Take every line where the string "that" appears and copy it.

═══ Exercise inputs

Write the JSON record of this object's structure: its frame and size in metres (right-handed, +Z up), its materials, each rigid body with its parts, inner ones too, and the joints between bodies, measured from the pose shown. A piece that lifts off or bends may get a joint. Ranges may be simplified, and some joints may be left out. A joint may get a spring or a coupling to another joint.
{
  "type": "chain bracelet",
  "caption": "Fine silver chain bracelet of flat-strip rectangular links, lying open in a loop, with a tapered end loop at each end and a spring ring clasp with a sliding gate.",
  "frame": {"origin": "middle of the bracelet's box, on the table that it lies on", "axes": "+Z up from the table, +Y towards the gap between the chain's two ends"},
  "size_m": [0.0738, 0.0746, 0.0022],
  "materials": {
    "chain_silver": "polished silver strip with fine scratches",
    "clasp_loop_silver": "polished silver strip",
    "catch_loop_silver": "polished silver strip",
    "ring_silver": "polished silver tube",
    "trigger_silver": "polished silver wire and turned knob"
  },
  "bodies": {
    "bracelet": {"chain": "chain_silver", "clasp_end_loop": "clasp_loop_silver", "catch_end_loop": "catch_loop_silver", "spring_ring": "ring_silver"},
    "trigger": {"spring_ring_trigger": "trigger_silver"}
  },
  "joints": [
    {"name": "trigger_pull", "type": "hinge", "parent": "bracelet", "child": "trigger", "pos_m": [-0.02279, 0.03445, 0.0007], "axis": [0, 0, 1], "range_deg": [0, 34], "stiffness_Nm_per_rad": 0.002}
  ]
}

══════
═══ Exercise inputs

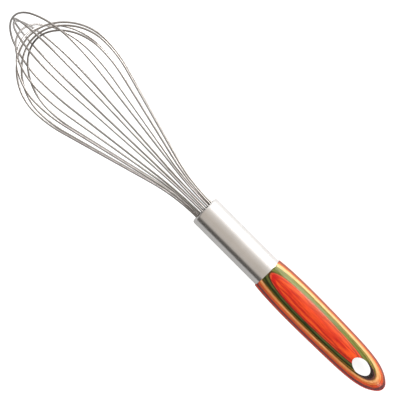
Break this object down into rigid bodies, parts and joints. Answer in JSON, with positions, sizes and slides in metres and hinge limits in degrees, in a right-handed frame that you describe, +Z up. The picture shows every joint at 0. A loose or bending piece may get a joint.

══════
═══ Exercise inputs

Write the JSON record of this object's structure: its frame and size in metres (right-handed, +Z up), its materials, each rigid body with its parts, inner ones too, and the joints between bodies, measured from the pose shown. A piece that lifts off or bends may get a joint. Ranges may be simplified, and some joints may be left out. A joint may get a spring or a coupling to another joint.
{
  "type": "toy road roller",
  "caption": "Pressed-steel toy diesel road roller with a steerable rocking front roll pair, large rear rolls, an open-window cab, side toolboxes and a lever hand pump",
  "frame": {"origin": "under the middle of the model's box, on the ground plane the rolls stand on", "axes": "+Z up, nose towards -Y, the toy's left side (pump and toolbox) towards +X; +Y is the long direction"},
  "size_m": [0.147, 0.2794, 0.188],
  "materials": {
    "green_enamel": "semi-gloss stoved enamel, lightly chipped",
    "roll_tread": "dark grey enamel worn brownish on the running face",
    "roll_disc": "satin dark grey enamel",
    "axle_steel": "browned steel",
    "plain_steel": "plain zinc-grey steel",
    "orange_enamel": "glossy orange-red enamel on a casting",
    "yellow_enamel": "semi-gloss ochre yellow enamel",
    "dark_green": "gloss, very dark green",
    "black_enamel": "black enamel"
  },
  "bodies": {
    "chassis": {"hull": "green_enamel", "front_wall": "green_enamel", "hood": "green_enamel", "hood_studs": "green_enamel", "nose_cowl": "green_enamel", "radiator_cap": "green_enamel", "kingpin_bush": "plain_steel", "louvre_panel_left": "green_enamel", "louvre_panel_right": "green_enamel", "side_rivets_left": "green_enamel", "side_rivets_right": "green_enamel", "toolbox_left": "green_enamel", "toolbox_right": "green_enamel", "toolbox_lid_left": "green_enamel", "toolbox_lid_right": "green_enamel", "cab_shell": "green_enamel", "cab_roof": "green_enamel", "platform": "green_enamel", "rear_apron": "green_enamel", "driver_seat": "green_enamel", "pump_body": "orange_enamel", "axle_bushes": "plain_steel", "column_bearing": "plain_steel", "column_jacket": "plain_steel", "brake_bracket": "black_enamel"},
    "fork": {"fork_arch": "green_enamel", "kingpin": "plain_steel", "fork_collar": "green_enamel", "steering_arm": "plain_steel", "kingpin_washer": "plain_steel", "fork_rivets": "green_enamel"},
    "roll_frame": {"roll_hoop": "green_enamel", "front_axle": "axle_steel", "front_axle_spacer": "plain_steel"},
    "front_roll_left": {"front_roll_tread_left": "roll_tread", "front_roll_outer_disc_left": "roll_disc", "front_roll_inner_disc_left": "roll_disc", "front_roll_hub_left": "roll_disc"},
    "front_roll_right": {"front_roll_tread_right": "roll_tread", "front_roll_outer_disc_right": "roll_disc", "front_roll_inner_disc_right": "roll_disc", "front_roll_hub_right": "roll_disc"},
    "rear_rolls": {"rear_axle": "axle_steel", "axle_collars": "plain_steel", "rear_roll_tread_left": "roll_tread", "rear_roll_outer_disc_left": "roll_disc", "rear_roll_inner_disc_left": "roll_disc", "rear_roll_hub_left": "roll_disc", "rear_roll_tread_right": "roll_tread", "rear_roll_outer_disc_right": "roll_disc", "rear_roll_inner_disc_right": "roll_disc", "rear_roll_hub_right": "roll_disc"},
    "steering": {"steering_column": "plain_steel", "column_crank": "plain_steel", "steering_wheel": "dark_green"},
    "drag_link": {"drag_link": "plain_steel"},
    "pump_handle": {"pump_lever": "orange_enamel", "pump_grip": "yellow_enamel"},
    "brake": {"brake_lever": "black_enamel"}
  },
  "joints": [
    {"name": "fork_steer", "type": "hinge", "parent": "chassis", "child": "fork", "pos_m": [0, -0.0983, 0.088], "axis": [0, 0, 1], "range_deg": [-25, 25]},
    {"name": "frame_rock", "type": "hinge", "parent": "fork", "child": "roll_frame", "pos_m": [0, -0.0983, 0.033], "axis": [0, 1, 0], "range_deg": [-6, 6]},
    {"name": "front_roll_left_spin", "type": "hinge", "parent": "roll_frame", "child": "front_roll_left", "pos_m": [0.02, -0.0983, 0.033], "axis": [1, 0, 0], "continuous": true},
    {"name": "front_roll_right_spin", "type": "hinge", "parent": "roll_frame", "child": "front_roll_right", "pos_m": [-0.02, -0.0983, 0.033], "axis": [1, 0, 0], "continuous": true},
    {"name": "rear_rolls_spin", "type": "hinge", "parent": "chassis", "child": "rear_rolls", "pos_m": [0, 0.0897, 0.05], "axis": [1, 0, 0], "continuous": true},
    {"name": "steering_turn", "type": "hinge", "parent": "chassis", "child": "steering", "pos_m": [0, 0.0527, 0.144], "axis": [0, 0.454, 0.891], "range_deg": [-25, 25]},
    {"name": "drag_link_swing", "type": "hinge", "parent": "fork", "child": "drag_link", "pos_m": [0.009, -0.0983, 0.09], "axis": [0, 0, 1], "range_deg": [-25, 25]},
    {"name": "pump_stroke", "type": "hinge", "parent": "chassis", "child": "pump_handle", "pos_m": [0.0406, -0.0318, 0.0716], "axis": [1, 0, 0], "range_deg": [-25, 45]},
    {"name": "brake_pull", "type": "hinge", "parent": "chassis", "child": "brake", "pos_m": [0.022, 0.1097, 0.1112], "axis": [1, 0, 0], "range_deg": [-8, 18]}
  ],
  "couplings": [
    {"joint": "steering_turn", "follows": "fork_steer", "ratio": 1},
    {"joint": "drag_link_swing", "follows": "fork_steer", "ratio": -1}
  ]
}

══════

**Exercise output**
Write the JSON record of this object's structure: its frame and size in metres (right-handed, +Z up), its materials, each rigid body with its parts, inner ones too, and the joints between bodies, measured from the pose shown. A piece that lifts off or bends may get a joint. Ranges may be simplified, and some joints may be left out. A joint may get a spring or a coupling to another joint.
  "frame": {"origin": "middle of the bracelet's box, on the table that it lies on", "axes": "+Z up from the table, +Y towards the gap between the chain's two ends"},
Break this object down into rigid bodies, parts and joints. Answer in JSON, with positions, sizes and slides in metres and hinge limits in degrees, in a right-handed frame that you describe, +Z up. The picture shows every joint at 0. A loose or bending piece may get a joint.
Write the JSON record of this object's structure: its frame and size in metres (right-handed, +Z up), its materials, each rigid body with its parts, inner ones too, and the joints between bodies, measured from the pose shown. A piece that lifts off or bends may get a joint. Ranges may be simplified, and some joints may be left out. A joint may get a spring or a coupling to another joint.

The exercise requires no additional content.